〈焦点〉 派遣法 非正規拡大する「改正案」
〈焦点〉 派遣法は撤廃しかない!
非正規拡大する「改正案」
3月19日、政府は労働者派遣法の「改正案」を閣議決定し、国会に提出した。民主党・連合政権は、「派遣切り」や偽装請負に対する労働者の怒りにあたかもこたえるかのようなポーズを取っているが、その実、この法案の核心的な狙いは、労働者派遣制度をあくまで維持することにある。
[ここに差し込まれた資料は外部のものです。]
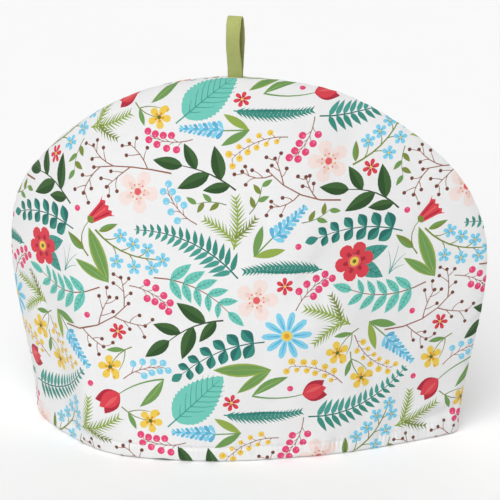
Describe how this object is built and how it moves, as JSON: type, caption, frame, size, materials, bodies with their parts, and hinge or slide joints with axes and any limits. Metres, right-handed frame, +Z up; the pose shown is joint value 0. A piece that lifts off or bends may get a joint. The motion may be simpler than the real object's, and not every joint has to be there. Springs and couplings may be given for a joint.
{
  "type": "tea cosy",
  "caption": "Dome-shaped tea cosy of printed, wadded cotton, open at the hem, with a green tape hanging loop in the top seam.",
  "frame": {"origin": "middle of the footprint, on the surface that the hem stands on", "axes": "+Z up, +X along the width in the seam plane, -Y out of the front panel"},
  "size_m": [0.3312, 0.1468, 0.2886],
  "materials": {
    "printed_cotton": "plain-woven cotton, off-white ground with a scattered leaf, flower and berry print, over thin wadding",
    "tape": "olive green cotton tape, matt"
  },
  "bodies": {
    "root": {"front_panel": "printed_cotton", "back_panel": "printed_cotton", "hanging_loop": "tape"}
  },
  "joints": []
}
法案はまず、仕事がある時だけ派遣元と雇用契約を結ぶ「登録型派遣」を原則禁止するという。しかし、「専門性が高い」とされる26業種については、その例外とされている。だが、26業種には「事務用機器操作」なども含まれ、現実にはあらゆる事務作業が「原則禁止」の対象外となる。「専門性の高い26業種に限定」などというのはなんの規制にもならない。
また、法案は「製造業派遣は常用型に限定する」というが、「常用型」とは「1年以上の雇用の見込みがあるもの」のことだ。1年単位の短期雇用は容認される。それどころか、「見込みが外れた」と言えば、資本はいつでも派遣労働者を雇い止めにできるのだ。
さらに法案は、「日雇い派遣や2カ月以下の派遣を原則禁止する」という。だが、これ自体、雇用期間が2カ月をわずか1日でも超えれば合法だということだ。これは、短期・不安定雇用化をさらに促進するものでしかない。
労働者にとって、こんな法案は怒りと粉砕の対象だ。労働者派遣法自体を撤廃させる以外にない。
ところが、日本経団連など資本はこの「改正案」にさえ異を唱え「規制を強化すれば雇用不安が広がる」などと叫び、さらなる首切り攻撃に乗り出そうとしている。
こうした資本の意を受けて、民主党・連合政権は、「登録型派遣の原則禁止」と「製造業務派遣の原則禁止」は法の施行を3年先に延ばし、さらに「政令で定める業務」に関しては施行を5年先に延ばすとする付則を法案に盛り込んだ。ここにも、大恐慌下で新自由主義の攻撃にのめり込む以外に選択の余地がない民主党・連合政権の本質が現れている。
また連合は、「労働者派遣法案の成立は急がなければならない」「法案の早期成立に向けた働き掛けを行っていく」とする事務局長談話を出した。非正規職化の攻撃を資本の先兵として推進してきた連合は、大恐慌下で、さらにその裏切りを深めたのだ。
労働者を非正規職にたたき込む攻撃は、民営化攻撃の推進や業務の外注化と一体となって強行されてきた。連合や全労連など既成の労働運動は、この攻撃とまったく対決せず、そのことごとくを容認してきた。それが、労働者の3割以上が非正規職にされる今日の現実を生んだのだ。
他方、動労千葉を先頭とする国鉄闘争と階級的労働運動は、JR東日本がたくらむ検修業務の外注化と対決し、その4月1日実施を破産に追い込んだ。この闘いの意義は限りなく大きい。
今、青年労働者を先頭に、雇い止め解雇と真正面から対決する闘いが巻き起こっている。資本ととことん対決してこそ、労働者派遣法−派遣制度そのものを撤廃させることができる。民主党・連合政権による派遣法改定案への怒りを燃え立たせ、国鉄決戦を基軸に春闘後半戦を闘おう。